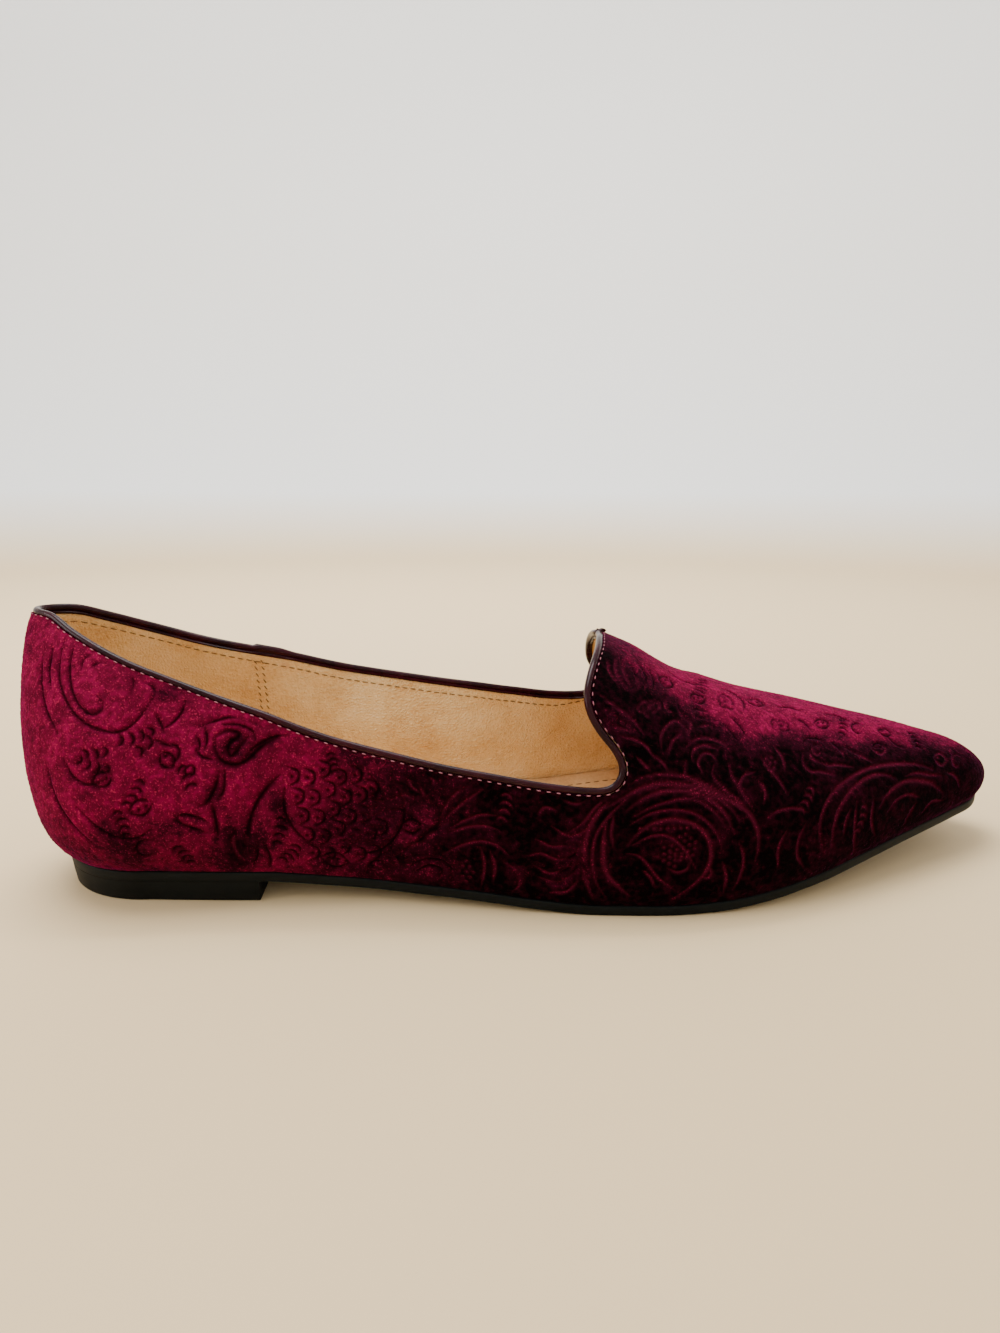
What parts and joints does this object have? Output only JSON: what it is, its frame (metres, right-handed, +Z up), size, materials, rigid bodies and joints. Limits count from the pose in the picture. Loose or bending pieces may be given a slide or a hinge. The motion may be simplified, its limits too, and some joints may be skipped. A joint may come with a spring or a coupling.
{
  "type": "loafer",
  "caption": "Right-foot slip-on loafer with a pointed toe, a tabbed vamp, a piped collar, a thin sole with toe spring and a low block heel.",
  "frame": {"origin": "middle of the heel's flat base, on the floor", "axes": "+X from heel to toe, +Y to the inner side of the foot, +Z up"},
  "size_m": [0.2525, 0.0757, 0.0675],
  "materials": {
    "velvet": "embossed pile velvet, matt with glints along the pile",
    "patent_leather": "gloss",
    "lining_leather": "soft satin, fine wrinkled grain",
    "sole_rubber": "satin"
  },
  "bodies": {
    "root": {"upper": "velvet", "piping": "patent_leather", "insole": "lining_leather", "outsole": "sole_rubber", "heel_block": "sole_rubber"}
  },
  "joints": []
}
━━━━━━
Copy the data above exactly. Every line must be included.

» **RESULT BELOW**
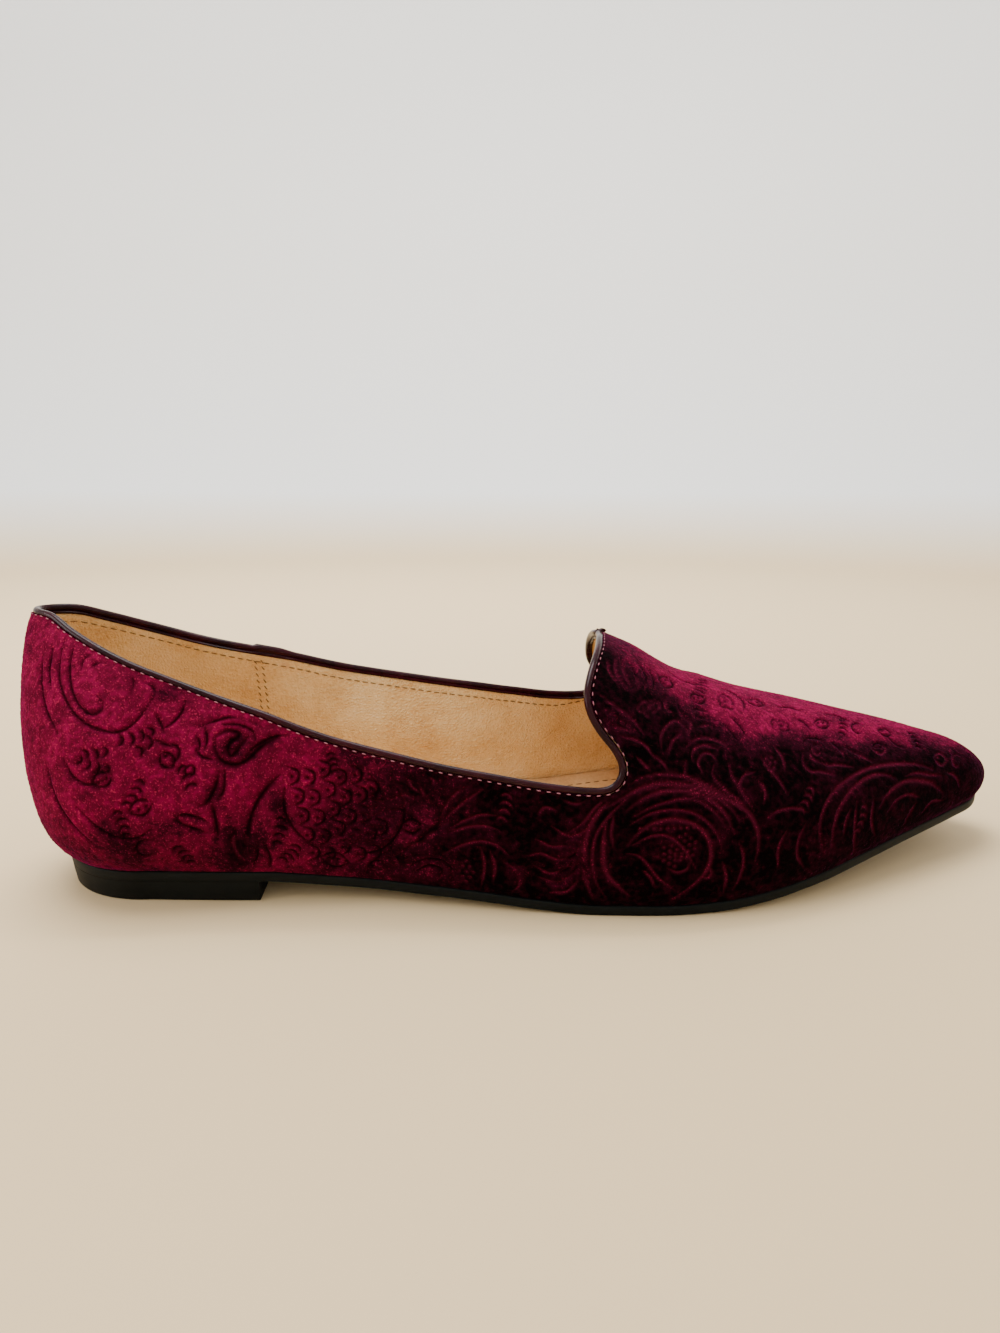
What parts and joints does this object have? Output only JSON: what it is, its frame (metres, right-handed, +Z up), size, materials, rigid bodies and joints. Limits count from the pose in the picture. Loose or bending pieces may be given a slide or a hinge. The motion may be simplified, its limits too, and some joints may be skipped. A joint may come with a spring or a coupling.
{
  "type": "loafer",
  "caption": "Right-foot slip-on loafer with a pointed toe, a tabbed vamp, a piped collar, a thin sole with toe spring and a low block heel.",
  "frame": {"origin": "middle of the heel's flat base, on the floor", "axes": "+X from heel to toe, +Y to the inner side of the foot, +Z up"},
  "size_m": [0.2525, 0.0757, 0.0675],
  "materials": {
    "velvet": "embossed pile velvet, matt with glints along the pile",
    "patent_leather": "gloss",
    "lining_leather": "soft satin, fine wrinkled grain",
    "sole_rubber": "satin"
  },
  "bodies": {
    "root": {"upper": "velvet", "piping": "patent_leather", "insole": "lining_leather", "outsole": "sole_rubber", "heel_block": "sole_rubber"}
  },
  "joints": []
}